Last year Yara acquired a majority position in Green Tech Marine, a Norwegian, leading SOx scrubber supplier to the maritime industry. Already a winner of several innovation awards, the company's latest honor is the NHO Innovation Prize 2014, which this year was a contest between three "innovative, ambitious and export-oriented" companies. NHO - the Confederation of Norwegian Enterprise - is the representative organization for Norwegian employers with companies of all sizes.
"The prize will further strengthen the company's reputation, internationally and domestically," says Yara Marine Technologies Head of Business Development Kenny Strandberg. "But mainly it is a reward to the employees of the company for their hard work and indispensable contribution since the company was founded in 2010."
The prize went to Yara Marine Technologies (YMT) for developing the smallest footprint SOx scrubber that can be retrofitted into any seagoing vessel. Within the next 10 years ships worldwide will need exhaust gas cleaning equipment or change to higher-cost low-sulfur fuel to comply with the latest International Maritime Organization emission regulations. From 1 January 2015, SOx Emission Control Areas will be established in the North and Baltic Seas, the North American Atlantic Coast, and the Caribbean.
Green Tech Marine changed name on the first of this year, resulting in all visual elements being integrated into the Yara brand platform and getting a clear Yara "look and feel". "In 2015, we will support this integration with common marketing activities that include a shared booth at the Nor-shipping Exhibition with all our marine activities, aligned sales teams cross-selling NOx and SOx technologies to their respective customer bases, including the sales of urea and services to the marine segment," says Industrial Marketing Director Bjorn Theijs. "With combined communication efforts, a broader audience will be reached without increasing costs."

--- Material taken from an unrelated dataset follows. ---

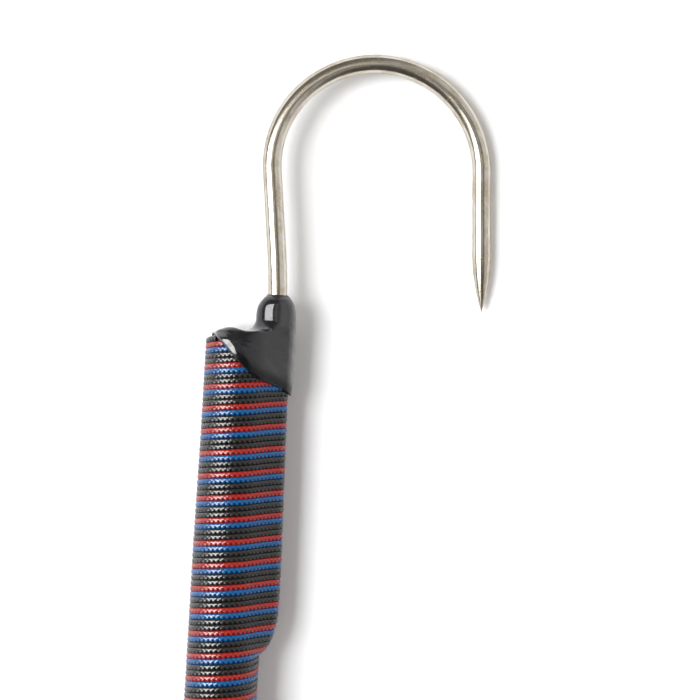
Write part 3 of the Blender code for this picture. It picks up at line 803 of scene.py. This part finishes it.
# %% One meridian of the boot
def boot_meridian(angle, depth):
    """Stops from below the boot to the wire, at a depth into the skin."""
    way = np.array([math.cos(angle), math.sin(angle)])
    pole, shank = BOOT_POLE - depth, BOOT_SHANK - depth
    reach = float(band_radius(np.array([angle]), pole, shank, SHANK_OFFSET)[0])
    foot = way * reach
    from_shank = math.atan2(foot[1], foot[0] - SHANK_OFFSET)
    neck_way = np.array([math.cos(from_shank), math.sin(from_shank)])
    # Up the side, which leans in on the side away from the shank.
    far_side = (0.5 - 0.5 * math.cos(angle)) ** 0.8
    stops = [(foot[0], BELOW_BOOT, foot[1])]
    lean_start = float(dip_height(max(foot[0], DIP_TURN * MM))) + PLAIN_STRIP
    lean_start = min(lean_start, HIGHEST_LEAN_START)
    for share in np.linspace(0.0, 1.0, 10):
        foot = way * (reach - BOOT_LEAN * far_side * share ** 1.15)
        stops.append((foot[0], lean_start * (1 - share), foot[1]))
    # Over the crown to the neck's foot.
    shank_middle = np.array([SHANK_OFFSET, 0.0])
    wall_reach = float(np.linalg.norm(foot - shank_middle))
    toward_pole = float(soft_step((0.1 - math.cos(from_shank)) / 0.6))
    neck_reach = (NECK_PROFILE[0][1] + NECK_FILLET[0][1] * toward_pole) * MM - depth
    collar = shank_middle + neck_way * min(neck_reach, wall_reach)
    for share in np.linspace(0.0, 1.0, 12)[:-1]:
        spot = foot + (collar - foot) * share
        stops.append((spot[0], float(crown_height(spot[0])) - depth, spot[1]))
    # Up the neck, whose front and back stand out a little further than its sides.
    facing = abs(math.sin(from_shank))
    neck_lines = (NECK_PROFILE, NECK_FRONT, NECK_FILLET)
    for height in sorted({height for line in neck_lines for height, _ in line}):
        radii = (float(np.interp(height, *zip(*line))) for line in neck_lines)
        side_radius, front_radius, spread = radii
        radius = side_radius + (front_radius - side_radius) * facing
        radius += min(spread * toward_pole, max(wall_reach / MM + depth / MM - radius, 0.0))
        height, radius = height * MM, max(radius * MM - depth, WIRE_RADIUS + 0.02 * MM)
        centre = float(neck_centre(height))
        stops.append((centre + neck_way[0] * radius, height, neck_way[1] * radius))
    return np.array(stops)


print("stops on a meridian:", len(boot_meridian(0.0, 0.0)))

# %% Cut each meridian at the dip line and skin the boot
BOOT_SIDES = 288
BOOT_ROWS = 150
POINT_SPACING = 0.1 * MM
ROWS_NEAR_RIM = 1.35
SIDES_NEAR_SHANK = 0.42
RIM_ROLL = 1.1 * MM
RIM_TAPER = 5.0 * MM
RIM_THINNING = 0.32
# Each skin's depth, and how widely the blur rounds its crown and its neck, in points.
SKIN_LAYERS = [(0.0, 18.0, 6.0), (BOOT_SKIN, 13.0, 5.0)]


def picked(points, known, places):
    """Points at new places along a line, from the places that its own points have."""
    return np.stack([np.interp(places, known, points[:, axis]) for axis in range(3)], axis=-1)


def blurred(points, spread):
    """Round a line's corners with a soft blur that keeps its two ends."""
    reach = int(3 * spread)
    weights = np.exp(-0.5 * (np.arange(-reach, reach + 1) / spread) ** 2)
    weights /= weights.sum()
    first = 2 * points[0] - points[1:reach + 1][::-1]
    last = 2 * points[-1] - points[-reach - 1:-1][::-1]
    padded = np.concatenate([first, points, last])
    return np.stack([np.convolve(padded[:, axis], weights, "valid") for axis in range(3)], axis=-1)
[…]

"From a branding perspective, Yara is building more environmental solutions awareness on a global scale and raising the profile of our NOx, SOx portfolio within the company," says Yara Head of Branding René Hansen. "Yara Marine Technologies can profit from Yara's global presence, while the Yara brand benefits from having a clear proof point in environmental solutions, aligned with the corporation's strategy and positioning."
"We are happy to integrate the two companies further," says Kenny Strandberg. "We will benefit from Yara's strong brand name internationally, and also grow stronger in terms of numbers and quality."